Saturday, 2 April 2016

Reviews: Melbourne International Comedy Festival 2016 (Part 2)

Last post, Narrelle Harris (who has a new book out, The Adventure of the Colonial Boy) and I reviewed three shows at this year's Melbourne International Comedy Festival. Here are three more...

The Victoria Hotel, a venue at the Melbourne International Comedy Festival.

1. Michael Hing - The Unbearable Whiteness of Being
Reviewed by Tim Richards

I'd forgotten just how uncomfortable are the Greek Centre's fold-out chairs, to the point where you wonder if you can make it through an hour of comedy on their tiny, very hard surfaces.

Luckily Michael Hing is entertaining enough to take my mind off the discomfort. He's got a lot to say about racial stereotypes in Australia, and the complicated ways in which they play out in everyday life.

A lot of people have reacted oddly - or annoyingly - to Hing's Asian heritage over the years, from an old guy in Wales who was confused by his Aussie accent, to the magazine editor including him in a photo-shoot as the token Asian.

Hing is a warm and likeable performer, but a lot of the laughs here come from awkward stories about social encounters related to ethnicity. It's an interesting hour that shines a light on preconceptions and privilege.

[Find details and buy tix for this show here]

2. Tim Vine - Tim Timinee Tim Timinee Tim Tim to You
Reviewed by Tim Richards

This British comedian's show is one of those rare ones, about which I can't relate a single piece of material without creating a spoiler. For Vine's act is full of one thing only: puns.

From start to finish, for a whole energetic, sweat-creating hour, he gallivants across the stage while doffing his straw hat, dancing, singing, and handling props. Oh, the props. There are so very many props, expertly handled by a man who would never let a groan-inducing piece of wordplay get away.

What's fascinating is how he adeptly varies his delivery to create variety within this single-focus show. Some puns are obvious and make us literally groan, others are very clever and make us laugh with delight. Sometimes Vine delivers them routinely, at other times he camouflages them until the crucial moment.
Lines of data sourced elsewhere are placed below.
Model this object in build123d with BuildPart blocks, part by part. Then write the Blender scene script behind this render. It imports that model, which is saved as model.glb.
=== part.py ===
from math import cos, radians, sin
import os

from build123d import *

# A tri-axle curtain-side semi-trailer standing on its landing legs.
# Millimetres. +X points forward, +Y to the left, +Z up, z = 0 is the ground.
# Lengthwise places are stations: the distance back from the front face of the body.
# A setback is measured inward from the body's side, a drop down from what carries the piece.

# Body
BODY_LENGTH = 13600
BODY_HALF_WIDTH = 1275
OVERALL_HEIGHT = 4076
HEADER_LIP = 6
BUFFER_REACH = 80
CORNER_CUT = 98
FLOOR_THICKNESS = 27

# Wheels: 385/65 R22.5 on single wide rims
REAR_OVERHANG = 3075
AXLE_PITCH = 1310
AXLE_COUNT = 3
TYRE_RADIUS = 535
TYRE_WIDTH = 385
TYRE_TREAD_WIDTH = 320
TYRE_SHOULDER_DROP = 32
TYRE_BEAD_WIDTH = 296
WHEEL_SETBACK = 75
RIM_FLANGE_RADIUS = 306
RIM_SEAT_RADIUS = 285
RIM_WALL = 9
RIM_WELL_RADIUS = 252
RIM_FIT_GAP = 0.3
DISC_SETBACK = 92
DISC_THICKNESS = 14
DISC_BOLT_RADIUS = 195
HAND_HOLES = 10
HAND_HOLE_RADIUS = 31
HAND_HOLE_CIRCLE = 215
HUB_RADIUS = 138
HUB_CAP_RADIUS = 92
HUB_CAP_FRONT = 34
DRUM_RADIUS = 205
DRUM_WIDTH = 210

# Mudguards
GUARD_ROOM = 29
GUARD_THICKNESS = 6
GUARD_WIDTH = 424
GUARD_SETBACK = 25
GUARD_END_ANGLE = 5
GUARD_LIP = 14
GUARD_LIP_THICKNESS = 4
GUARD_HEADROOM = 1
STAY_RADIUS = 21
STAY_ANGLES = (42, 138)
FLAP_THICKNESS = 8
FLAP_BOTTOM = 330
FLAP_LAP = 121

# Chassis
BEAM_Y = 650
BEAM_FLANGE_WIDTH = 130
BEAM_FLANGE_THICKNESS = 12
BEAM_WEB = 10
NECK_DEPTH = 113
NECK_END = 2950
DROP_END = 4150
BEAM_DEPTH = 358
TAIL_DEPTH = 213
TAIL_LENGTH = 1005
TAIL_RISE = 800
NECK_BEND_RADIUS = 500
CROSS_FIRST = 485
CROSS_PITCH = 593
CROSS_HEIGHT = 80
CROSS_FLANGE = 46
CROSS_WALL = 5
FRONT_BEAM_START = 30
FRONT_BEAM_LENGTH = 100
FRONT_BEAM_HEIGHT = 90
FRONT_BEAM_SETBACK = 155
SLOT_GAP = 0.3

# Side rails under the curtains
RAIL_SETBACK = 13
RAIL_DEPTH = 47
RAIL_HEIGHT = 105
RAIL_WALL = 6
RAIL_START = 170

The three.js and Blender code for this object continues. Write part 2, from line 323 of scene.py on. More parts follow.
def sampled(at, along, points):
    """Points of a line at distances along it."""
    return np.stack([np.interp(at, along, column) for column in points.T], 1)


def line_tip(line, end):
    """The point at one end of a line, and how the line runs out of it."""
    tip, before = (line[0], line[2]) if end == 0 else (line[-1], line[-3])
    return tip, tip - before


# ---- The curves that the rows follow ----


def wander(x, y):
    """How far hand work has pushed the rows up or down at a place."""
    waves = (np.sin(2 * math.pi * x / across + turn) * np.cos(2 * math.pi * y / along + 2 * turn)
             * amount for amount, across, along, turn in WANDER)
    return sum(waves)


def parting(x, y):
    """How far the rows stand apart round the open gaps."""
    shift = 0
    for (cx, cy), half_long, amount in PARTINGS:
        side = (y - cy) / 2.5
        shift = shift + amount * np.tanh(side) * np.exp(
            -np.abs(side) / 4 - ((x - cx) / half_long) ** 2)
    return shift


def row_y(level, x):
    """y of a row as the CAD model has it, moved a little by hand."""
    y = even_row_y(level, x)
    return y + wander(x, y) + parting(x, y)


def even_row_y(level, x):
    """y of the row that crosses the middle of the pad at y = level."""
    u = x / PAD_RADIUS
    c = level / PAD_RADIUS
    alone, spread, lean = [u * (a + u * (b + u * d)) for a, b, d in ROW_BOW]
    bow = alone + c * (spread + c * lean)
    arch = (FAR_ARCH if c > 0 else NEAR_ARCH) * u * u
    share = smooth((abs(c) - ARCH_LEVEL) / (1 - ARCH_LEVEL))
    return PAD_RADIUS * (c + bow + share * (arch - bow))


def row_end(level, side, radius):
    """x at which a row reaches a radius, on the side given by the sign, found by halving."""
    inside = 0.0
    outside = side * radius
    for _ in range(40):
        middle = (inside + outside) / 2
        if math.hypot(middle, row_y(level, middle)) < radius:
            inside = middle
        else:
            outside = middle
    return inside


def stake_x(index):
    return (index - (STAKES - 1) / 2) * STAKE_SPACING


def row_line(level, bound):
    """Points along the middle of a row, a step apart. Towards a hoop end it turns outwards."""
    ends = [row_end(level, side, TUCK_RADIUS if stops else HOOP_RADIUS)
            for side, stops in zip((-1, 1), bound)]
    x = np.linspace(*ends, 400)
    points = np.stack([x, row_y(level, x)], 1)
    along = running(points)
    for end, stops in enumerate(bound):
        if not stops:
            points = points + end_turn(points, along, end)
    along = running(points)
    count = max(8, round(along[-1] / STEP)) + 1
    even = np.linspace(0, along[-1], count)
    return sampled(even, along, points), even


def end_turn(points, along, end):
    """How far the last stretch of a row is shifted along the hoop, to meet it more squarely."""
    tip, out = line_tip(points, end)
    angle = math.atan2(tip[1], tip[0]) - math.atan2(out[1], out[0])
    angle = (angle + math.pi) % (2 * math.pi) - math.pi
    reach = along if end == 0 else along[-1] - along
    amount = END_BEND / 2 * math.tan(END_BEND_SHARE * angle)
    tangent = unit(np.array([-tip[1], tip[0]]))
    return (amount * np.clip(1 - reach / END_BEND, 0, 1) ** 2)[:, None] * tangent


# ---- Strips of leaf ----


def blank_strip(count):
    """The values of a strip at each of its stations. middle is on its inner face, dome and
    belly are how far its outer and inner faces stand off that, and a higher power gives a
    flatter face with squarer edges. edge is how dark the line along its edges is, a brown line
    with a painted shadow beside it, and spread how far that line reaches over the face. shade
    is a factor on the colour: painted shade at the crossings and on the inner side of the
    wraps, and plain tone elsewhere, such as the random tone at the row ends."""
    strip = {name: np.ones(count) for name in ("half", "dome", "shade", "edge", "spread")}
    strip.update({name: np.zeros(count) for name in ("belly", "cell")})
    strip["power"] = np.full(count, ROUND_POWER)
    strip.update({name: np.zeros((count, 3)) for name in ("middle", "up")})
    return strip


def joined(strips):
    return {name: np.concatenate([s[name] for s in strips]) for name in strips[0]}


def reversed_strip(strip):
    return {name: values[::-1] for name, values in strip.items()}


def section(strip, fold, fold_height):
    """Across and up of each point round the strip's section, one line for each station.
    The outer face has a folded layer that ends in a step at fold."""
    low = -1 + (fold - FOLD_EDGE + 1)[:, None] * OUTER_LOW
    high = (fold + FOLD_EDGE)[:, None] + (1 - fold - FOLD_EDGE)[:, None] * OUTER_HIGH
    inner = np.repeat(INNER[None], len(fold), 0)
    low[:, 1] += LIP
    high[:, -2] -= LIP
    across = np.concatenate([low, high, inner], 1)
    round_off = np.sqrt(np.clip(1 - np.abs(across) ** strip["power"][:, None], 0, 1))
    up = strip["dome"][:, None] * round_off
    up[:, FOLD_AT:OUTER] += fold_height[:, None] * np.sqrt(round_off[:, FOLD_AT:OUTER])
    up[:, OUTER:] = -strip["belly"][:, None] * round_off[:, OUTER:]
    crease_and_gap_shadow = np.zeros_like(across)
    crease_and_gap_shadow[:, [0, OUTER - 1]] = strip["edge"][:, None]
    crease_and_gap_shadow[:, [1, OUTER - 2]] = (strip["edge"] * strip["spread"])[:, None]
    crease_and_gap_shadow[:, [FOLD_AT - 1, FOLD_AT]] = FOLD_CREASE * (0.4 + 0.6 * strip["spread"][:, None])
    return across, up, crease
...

It's all very funny, and a throwback of sorts to the grand tradition of music hall. It's fitting, therefore, that Tim Vine should be performing so close to the site of the now-vanished Tivoli Theatre, once Melbourne's home of vaudeville.

[Find details and buy tix for this show here]

3. Lawrence Leung - Very Strange Things
Reviewed by Narrelle Harris

I first saw Lawrence Leung in his 2001 production Sucker, and I've looked forward to his shows every year since then. Very Strange Things returns to one of his favourite themes - pulling the wool over his audience's eyes in plain sight.

From the very start, Leung confesses he loves mysteries but he also loves to solve them. After taking a quick poll on we're nominal Scullys or Mulders, Leung proceeds to convince us he's psychic, while all the time reassuring us that he is not, in fact, psychic.

The Mulders in the crowd are happy with the mystery, but the Scullys present know that there's a trick to it. Even if we can't work it out for love nor money. He throws us a wee bone at the end, which contains the promise that if we can apply the same lateral thinking to the unsolved mysteries, we can work it out. Really, we can.

Leung is confident and relaxed, still with that boyish, geeky charm he's had for 15 years now. Part of the fun is not knowing how much of his presentation is innocent enthusiasm and how much is sly knowingness.

It's funny and more than that it's fascinating, whether you want to believe or whether you're trying to see the wizard behind the curtain.

[Find details and buy tix for this show here]

And that wraps up our coverage of this year's Melbourne International Comedy Festival, which continues to 17 April 2016.  We wish you much laughter!